CHALLENGE — Select, from the data, each line where "Limits" occurs.

STORED DATA —
"""

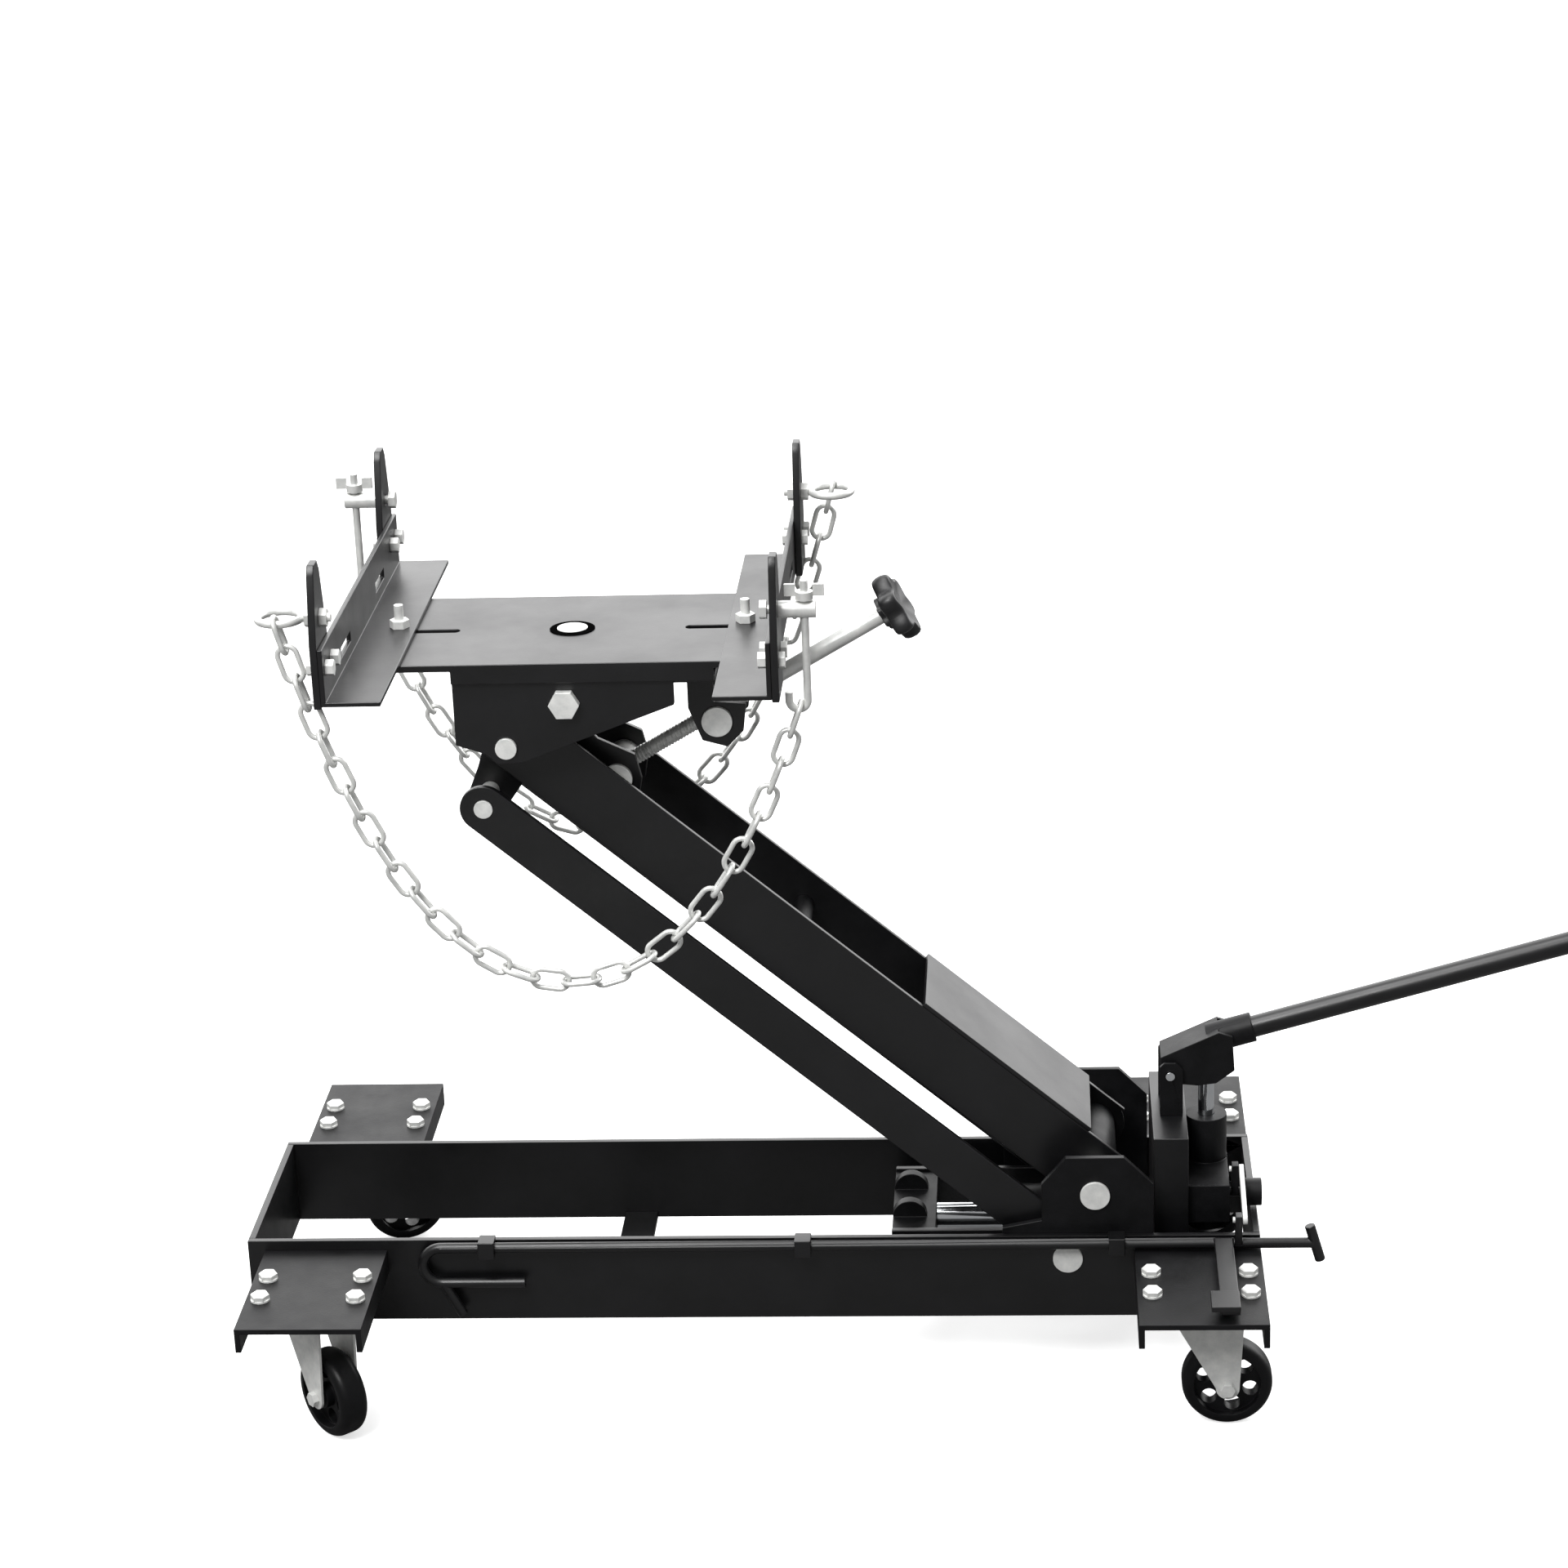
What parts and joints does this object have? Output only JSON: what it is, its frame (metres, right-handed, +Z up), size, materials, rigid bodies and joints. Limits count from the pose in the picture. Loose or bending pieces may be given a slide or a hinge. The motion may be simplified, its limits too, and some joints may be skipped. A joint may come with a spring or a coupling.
{
  "type": "transmission jack",
  "caption": "Low-profile hydraulic floor jack with a parallelogram lift arm, tilting load table with chains, swivel casters and a pump handle.",
  "frame": {"origin": "on the floor, at the centre of the outline from the rails' front end to the handle's tip", "axes": "+X towards the pump handle, +Y to the far side, +Z up"},
  "size_m": [1.8584, 0.488, 0.7756],
  "materials": {
    "black_paint": "gloss",
    "zinc": "bright zinc plate",
    "chrome": "polished",
    "black_plastic": "moulded",
    "wheel_iron": "painted",
    "grip": "ribbed"
  },
  "bodies": {
    "chassis": {"rail_near": "black_paint", "rail_far": "black_paint", "cross_members": "black_paint", "caster_plates_front": "black_paint", "caster_plates_rear": "black_paint", "caster_top_plates": "zinc", "caster_bolts": "zinc", "pivot_brackets": "black_paint", "chassis_pins": "chrome", "ram_cylinder": "black_paint", "ram_gland": "black_paint", "reservoir": "black_paint", "pump_body": "black_paint", "pump_bracket": "black_paint", "lever_pivot_pin": "chrome", "rod_clips": "black_paint"},
    "ram": {"ram_piston": "chrome", "crosshead": "black_paint", "yoke_plates": "black_paint"},
    "arm": {"arm_plate_near": "black_paint", "arm_plate_far": "black_paint", "arm_cover": "black_paint", "arm_tubes": "black_paint", "horn_pins": "chrome"},
    "links": {"level_links": "black_paint", "link_upper_pin": "zinc"},
    "head": {"head_plates": "black_paint", "head_tubes": "black_paint", "head_pin": "chrome"},
    "low_trunnion": {"lower_trunnion": "zinc"},
    "screw": {"tilt_screw": "chrome", "tilt_knob": "black_plastic"},
    "cradle": {"cradle_plates": "black_paint", "cradle_deck": "black_paint", "trunnion_lugs": "black_paint", "cradle_pins": "zinc"},
    "high_trunnion": {"upper_trunnion": "zinc"},
    "rock_knob": {"side_knob": "black_plastic"},
    "table": {"table_plate": "black_paint", "table_bolts": "zinc", "angle_irons": "black_paint", "posts": "black_paint", "ring_bolts": "zinc", "hook_bolts": "zinc", "chains": "zinc"},
    "lever": {"lever_socket": "black_paint", "handle_tube": "black_paint", "handle_grip": "grip"},
    "plunger": {"pump_plunger": "chrome"},
    "release_shaft": {"release_rod": "black_paint"},
    "release_bar": {"release_link": "zinc"},
    "valve": {"release_valve": "black_paint"},
    "caster_front_near": {"fork_front_near": "zinc"},
    "roller_front_near": {"wheel_front_near": "wheel_iron"},
    "caster_front_far": {"fork_front_far": "zinc"},
    "roller_front_far": {"wheel_front_far": "wheel_iron"},
    "caster_rear_near": {"fork_rear_near": "zinc"},
    "roller_rear_near": {"wheel_rear_near": "wheel_iron"},
    "caster_rear_far": {"fork_rear_far": "zinc"},
    "roller_rear_far": {"wheel_rear_far": "wheel_iron"}
  },
  "joints": [
    {"name": "arm_lift", "type": "hinge", "parent": "chassis", "child": "arm", "pos_m": [-0.19017, 0, 0.173], "axis": [0, 1, 0], "range_deg": [-43.5, 13], "deforming": ["chains"]},
    {"name": "link_swing", "type": "hinge", "parent": "chassis", "child": "links", "pos_m": [-0.21416, 0, 0.116], "axis": [0, 1, 0], "range_deg": [-43.5, 13]},
    {"name": "head_level", "type": "hinge", "parent": "arm", "child": "head", "pos_m": [-0.67447, 0, 0.58663], "axis": [0, 1, 0], "range_deg": [-13, 43.5]},
    {"name": "ram_slide", "type": "slide", "parent": "chassis", "child": "ram", "axis": [-1, 0, 0], "range_m": [-0.0459, 0.0138]},
    {"name": "fore_aft_tilt", "type": "hinge", "parent": "head", "child": "cradle", "pos_m": [-0.67447, 0, 0.58663], "axis": [0, 1, 0], "range_deg": [-6, 6]},
    {"name": "lower_trunnion_turn", "type": "hinge", "parent": "head", "child": "low_trunnion", "pos_m": [-0.58947, 0, 0.53863], "axis": [0, 1, 0], "range_deg": [-9.2, 9.2]},
    {"name": "upper_trunnion_turn", "type": "hinge", "parent": "cradle", "child": "high_trunnion", "pos_m": [-0.50247, 0, 0.58863], "axis": [0, 1, 0], "range_deg": [-3.2, 3.2]},
    {"name": "tilt_screw_turn", "type": "hinge", "parent": "low_trunnion", "child": "screw", "pos_m": [-0.58947, 0, 0.53863], "axis": [0.867, 0, 0.4983], "range_deg": [-793.4, 793.4]},
    {"name": "side_tilt", "type": "hinge", "parent": "cradle", "child": "table", "pos_m": [-0.62447, 0, 0.65063], "axis": [1, 0, 0], "range_deg": [-3, 3]},
    {"name": "side_knob_turn", "type": "hinge", "parent": "cradle", "child": "rock_knob", "pos_m": [-0.62347, 0.1, 0.62563], "axis": [0, 1, 0], "continuous": true},
    {"name": "pump_stroke", "type": "hinge", "parent": "chassis", "child": "lever", "pos_m": [-0.12316, 0, 0.252], "axis": [0, 1, 0], "range_deg": [-30, 25]},
    {"name": "plunger_slide", "type": "slide", "parent": "chassis", "child": "plunger", "axis": [0, 0, 1], "range_m": [-0.0136, 0.0163]},
    {"name": "release_turn", "type": "hinge", "parent": "chassis", "child": "release_shaft", "pos_m": [-0.42917, -0.109, 0.134], "axis": [1, 0, 0], "range_deg": [-40, 0]},
    {"name": "release_link_turn", "type": "hinge", "parent": "release_shaft", "child": "release_bar", "pos_m": [-0.06517, -0.109, 0.156], "axis": [1, 0, 0], "range_deg": [0, 40]},
    {"name": "valve_turn", "type": "hinge", "parent": "chassis", "child": "valve", "pos_m": [-0.06517, -0.045, 0.151], "axis": [1, 0, 0], "range_deg": [-40, 0]},
    {"name": "swivel_front_near", "type": "hinge", "parent": "chassis", "child": "caster_front_near", "pos_m": [-0.86016, -0.172, 0.11], "axis": [0, 0, 1], "continuous": true},
    {"name": "roll_front_near", "type": "hinge", "parent": "caster_front_near", "child": "roller_front_near", "pos_m": [-0.84544, -0.18835, 0.0383], "axis": [0.7431, 0.6691, 0], "continuous": true},
    {"name": "swivel_front_far", "type": "hinge", "parent": "chassis", "child": "caster_front_far", "pos_m": [-0.86016, 0.172, 0.11], "axis": [0, 0, 1], "continuous": true},
    {"name": "roll_front_far", "type": "hinge", "parent": "caster_front_far", "child": "roller_front_far", "pos_m": [-0.83949, 0.17952, 0.0383], "axis": [-0.342, 0.9397, 0], "continuous": true},
    {"name": "swivel_rear_near", "type": "hinge", "parent": "chassis", "child": "caster_rear_near", "pos_m": [-0.10317, -0.172, 0.11], "axis": [0, 0, 1], "continuous": true},
    {"name": "roll_rear_near", "type": "hinge", "parent": "caster_rear_near", "child": "roller_rear_near", "pos_m": [-0.08117, -0.172, 0.0383], "axis": [0, 1, 0], "continuous": true},
    {"name": "swivel_rear_far", "type": "hinge", "parent": "chassis", "child": "caster_rear_far", "pos_m": [-0.10317, 0.172, 0.11], "axis": [0, 0, 1], "continuous": true},
    {"name": "roll_rear_far", "type": "hinge", "parent": "caster_rear_far", "child": "roller_rear_far", "pos_m": [-0.08165, 0.16743, 0.0383], "axis": [0.2079, 0.9781, 0], "continuous": true}
  ],
  "couplings": [
    {"joint": "link_swing", "follows": "arm_lift", "ratio": 1},
    {"joint": "head_level", "follows": "arm_lift", "ratio": -1},
    {"joint": "ram_slide", "follows": "arm_lift", "m_per_rad": 0.0602},
    {"joint": "lower_trunnion_turn", "follows": "fore_aft_tilt", "ratio": 1.4961},
    {"joint": "upper_trunnion_turn", "follows": "fore_aft_tilt", "ratio": 0.49608},
    {"joint": "tilt_screw_turn", "follows": "fore_aft_tilt", "ratio": 131.9},
    {"joint": "plunger_slide", "follows": "pump_stroke", "m_per_rad": -0.0309},
    {"joint": "release_link_turn", "follows": "release_turn", "ratio": -1},
    {"joint": "valve_turn", "follows": "release_turn", "ratio": 1}
  ]
}
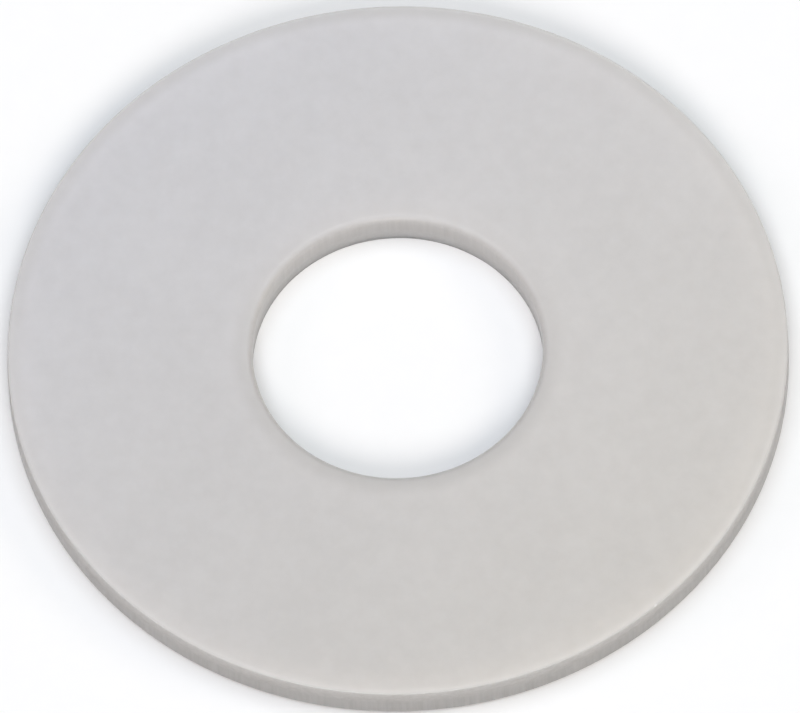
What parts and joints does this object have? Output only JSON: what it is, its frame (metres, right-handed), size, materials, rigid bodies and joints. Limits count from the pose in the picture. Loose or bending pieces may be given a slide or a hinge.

"""

TASK OUTPUT —
What parts and joints does this object have? Output only JSON: what it is, its frame (metres, right-handed, +Z up), size, materials, rigid bodies and joints. Limits count from the pose in the picture. Loose or bending pieces may be given a slide or a hinge. The motion may be simplified, its limits too, and some joints may be skipped. A joint may come with a spring or a coupling.
What parts and joints does this object have? Output only JSON: what it is, its frame (metres, right-handed), size, materials, rigid bodies and joints. Limits count from the pose in the picture. Loose or bending pieces may be given a slide or a hinge.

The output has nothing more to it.